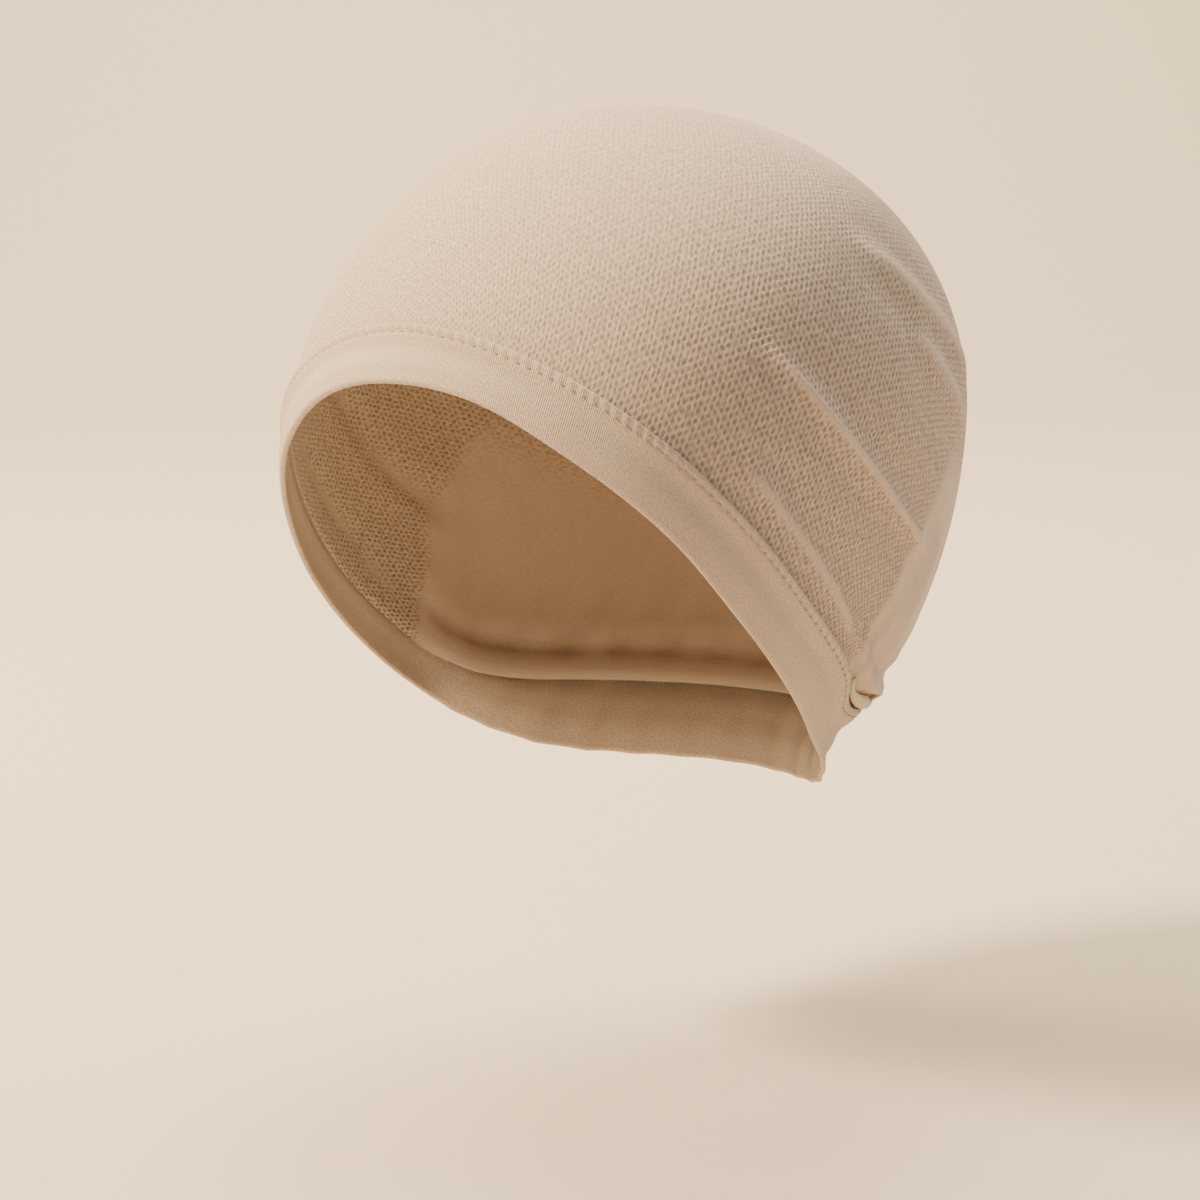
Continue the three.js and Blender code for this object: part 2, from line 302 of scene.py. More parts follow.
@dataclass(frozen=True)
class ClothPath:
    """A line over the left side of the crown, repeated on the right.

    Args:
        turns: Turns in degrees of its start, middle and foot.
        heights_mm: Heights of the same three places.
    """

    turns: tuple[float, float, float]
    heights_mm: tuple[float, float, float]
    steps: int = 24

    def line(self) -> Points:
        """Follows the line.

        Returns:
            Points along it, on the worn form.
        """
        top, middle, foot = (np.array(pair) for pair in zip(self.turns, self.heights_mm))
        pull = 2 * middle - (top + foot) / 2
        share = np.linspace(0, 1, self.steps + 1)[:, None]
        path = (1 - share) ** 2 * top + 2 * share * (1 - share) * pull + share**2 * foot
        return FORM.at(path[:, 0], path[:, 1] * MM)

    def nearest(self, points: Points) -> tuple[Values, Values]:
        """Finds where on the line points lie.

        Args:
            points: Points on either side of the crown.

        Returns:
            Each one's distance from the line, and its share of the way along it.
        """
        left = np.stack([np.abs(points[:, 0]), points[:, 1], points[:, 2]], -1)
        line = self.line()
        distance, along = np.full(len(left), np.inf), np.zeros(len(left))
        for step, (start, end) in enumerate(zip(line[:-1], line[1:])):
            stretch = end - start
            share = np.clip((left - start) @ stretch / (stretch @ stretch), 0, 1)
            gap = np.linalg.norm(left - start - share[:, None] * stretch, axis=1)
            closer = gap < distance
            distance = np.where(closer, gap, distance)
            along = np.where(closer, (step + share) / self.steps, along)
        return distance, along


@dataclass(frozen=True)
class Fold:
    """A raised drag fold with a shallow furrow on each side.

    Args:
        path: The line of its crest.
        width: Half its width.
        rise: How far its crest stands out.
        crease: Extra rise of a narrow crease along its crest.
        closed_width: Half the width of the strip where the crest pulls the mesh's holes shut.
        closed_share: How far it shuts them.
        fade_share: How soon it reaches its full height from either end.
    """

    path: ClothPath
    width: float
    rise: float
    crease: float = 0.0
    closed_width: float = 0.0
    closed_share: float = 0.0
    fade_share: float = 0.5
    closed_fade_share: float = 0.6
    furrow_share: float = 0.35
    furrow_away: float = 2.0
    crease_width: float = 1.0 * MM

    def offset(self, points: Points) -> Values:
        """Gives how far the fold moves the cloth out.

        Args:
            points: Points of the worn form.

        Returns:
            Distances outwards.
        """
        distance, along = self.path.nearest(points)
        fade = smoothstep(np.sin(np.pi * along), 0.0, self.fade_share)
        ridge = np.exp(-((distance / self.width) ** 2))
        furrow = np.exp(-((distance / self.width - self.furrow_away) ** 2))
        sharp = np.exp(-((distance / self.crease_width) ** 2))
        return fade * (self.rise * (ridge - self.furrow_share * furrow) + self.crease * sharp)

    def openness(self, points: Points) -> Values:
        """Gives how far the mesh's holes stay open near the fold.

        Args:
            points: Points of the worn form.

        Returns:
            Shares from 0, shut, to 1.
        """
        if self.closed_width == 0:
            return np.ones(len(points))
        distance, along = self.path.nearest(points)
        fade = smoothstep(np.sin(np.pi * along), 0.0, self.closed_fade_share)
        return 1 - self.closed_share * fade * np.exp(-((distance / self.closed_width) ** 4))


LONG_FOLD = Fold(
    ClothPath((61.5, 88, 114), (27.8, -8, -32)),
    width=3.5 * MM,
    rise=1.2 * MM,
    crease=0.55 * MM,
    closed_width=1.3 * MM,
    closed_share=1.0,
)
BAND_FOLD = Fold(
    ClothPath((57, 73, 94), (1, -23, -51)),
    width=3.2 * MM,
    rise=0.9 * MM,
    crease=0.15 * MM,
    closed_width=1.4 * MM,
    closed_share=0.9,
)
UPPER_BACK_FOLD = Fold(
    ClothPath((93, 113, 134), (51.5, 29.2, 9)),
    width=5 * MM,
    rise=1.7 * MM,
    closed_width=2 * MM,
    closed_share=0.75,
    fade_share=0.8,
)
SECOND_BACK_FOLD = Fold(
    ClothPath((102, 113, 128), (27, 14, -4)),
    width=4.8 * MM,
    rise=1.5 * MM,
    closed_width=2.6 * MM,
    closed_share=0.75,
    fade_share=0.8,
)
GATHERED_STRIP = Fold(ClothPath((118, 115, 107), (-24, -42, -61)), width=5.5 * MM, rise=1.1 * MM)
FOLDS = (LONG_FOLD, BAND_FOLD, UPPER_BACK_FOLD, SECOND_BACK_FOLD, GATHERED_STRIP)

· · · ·

Return every line containing "three".

§ **TASK SOLUTION**
Continue the three.js and Blender code for this object: part 2, from line 302 of scene.py. More parts follow.
        heights_mm: Heights of the same three places.